Other stories feature intense compassion and sacrifice. “Amo-Dalmo Ju” is a Balti song where a mother ibex lies to her son to save him from a hunter. Already struck by bullets, she assures her son, “Do not worry, dear! Perhaps I ate some poisonous grass, which is making me dizzy. I will be all right soon” As blood oozed from her skull and belly, the young ibex flees from the hunter. The tragic Kashmiri love story, “Himal Te Nagrai”, is a resonant example of the triumph of love. Himal, a beautiful princess, and Nagrai, her serpent lover, yearn to be together, but their parents stand in the way. When they manage to get married, envious wives and vicious curses tear them apart. Even death mocks them when Nagrai is killed by a holy man’s son. Himal leaps into the fires of the pyre, unable to contain her despair. They are finally reborn as birds, chirping songs of love against the test of time and death.
These stories of love, pain, punishment and reward are eternal, living across time in memories.
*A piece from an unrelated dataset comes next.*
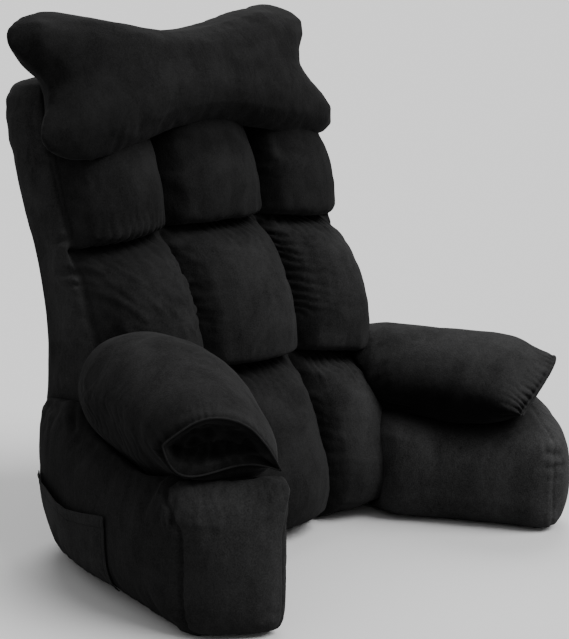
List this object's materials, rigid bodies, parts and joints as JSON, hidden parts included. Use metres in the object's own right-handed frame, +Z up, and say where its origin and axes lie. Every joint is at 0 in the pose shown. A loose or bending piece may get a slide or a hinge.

Lal writes in the Afterword, “(the) beauty of such tales lies in the flexibility of its retellings, quite aligned, to the local values where the old threads of the story are woven afresh”. Within these values, the reality of love and death, war and destruction, is the same as romantic fulfilment, triumph of the good and the success of a diligent worker. In many ways, the collection reminds us that we’re not alone on this planet, and that tolerance, caution, kindness and love might just be the way forward in a blue world.

Voices in the Wind: Folktales, Folklore and Spirit Stories from the Himalaya, edited by Namita Gokhale and Malashri Lal, Penguin Random House India.